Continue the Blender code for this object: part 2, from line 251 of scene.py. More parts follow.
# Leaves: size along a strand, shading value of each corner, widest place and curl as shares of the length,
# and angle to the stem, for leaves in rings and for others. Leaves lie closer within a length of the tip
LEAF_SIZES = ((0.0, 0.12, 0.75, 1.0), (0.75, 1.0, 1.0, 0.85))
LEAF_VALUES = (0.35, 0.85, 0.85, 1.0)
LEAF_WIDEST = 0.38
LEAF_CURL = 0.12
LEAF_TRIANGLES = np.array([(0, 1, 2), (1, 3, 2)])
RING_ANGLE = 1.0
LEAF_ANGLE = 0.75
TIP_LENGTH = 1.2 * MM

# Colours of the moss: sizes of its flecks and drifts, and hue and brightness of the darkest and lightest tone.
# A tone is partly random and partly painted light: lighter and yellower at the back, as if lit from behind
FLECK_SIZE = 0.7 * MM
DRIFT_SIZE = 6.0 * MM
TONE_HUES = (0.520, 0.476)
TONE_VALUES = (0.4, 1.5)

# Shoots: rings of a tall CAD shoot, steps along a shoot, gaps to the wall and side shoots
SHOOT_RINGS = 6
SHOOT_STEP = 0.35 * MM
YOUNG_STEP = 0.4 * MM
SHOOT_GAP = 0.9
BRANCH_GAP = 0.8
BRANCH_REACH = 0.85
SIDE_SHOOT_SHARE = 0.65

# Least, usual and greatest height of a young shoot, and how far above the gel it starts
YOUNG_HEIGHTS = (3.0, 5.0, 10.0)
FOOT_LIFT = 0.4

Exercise
Transcribe the data. Leave every line exactly as it is.

Finished task
Continue the Blender code for this object: part 2, from line 251 of scene.py. More parts follow.
# Leaves: size along a strand, shading value of each corner, widest place and curl as shares of the length,
# and angle to the stem, for leaves in rings and for others. Leaves lie closer within a length of the tip
LEAF_SIZES = ((0.0, 0.12, 0.75, 1.0), (0.75, 1.0, 1.0, 0.85))
LEAF_VALUES = (0.35, 0.85, 0.85, 1.0)
LEAF_WIDEST = 0.38
LEAF_CURL = 0.12
LEAF_TRIANGLES = np.array([(0, 1, 2), (1, 3, 2)])
RING_ANGLE = 1.0
LEAF_ANGLE = 0.75
TIP_LENGTH = 1.2 * MM

# Colours of the moss: sizes of its flecks and drifts, and hue and brightness of the darkest and lightest tone.
# A tone is partly random and partly painted light: lighter and yellower at the back, as if lit from behind
FLECK_SIZE = 0.7 * MM
DRIFT_SIZE = 6.0 * MM
TONE_HUES = (0.520, 0.476)
TONE_VALUES = (0.4, 1.5)

# Shoots: rings of a tall CAD shoot, steps along a shoot, gaps to the wall and side shoots
SHOOT_RINGS = 6
SHOOT_STEP = 0.35 * MM
YOUNG_STEP = 0.4 * MM
SHOOT_GAP = 0.9
BRANCH_GAP = 0.8
BRANCH_REACH = 0.85
SIDE_SHOOT_SHARE = 0.65

# Least, usual and greatest height of a young shoot, and how far above the gel it starts
YOUNG_HEIGHTS = (3.0, 5.0, 10.0)
FOOT_LIFT = 0.4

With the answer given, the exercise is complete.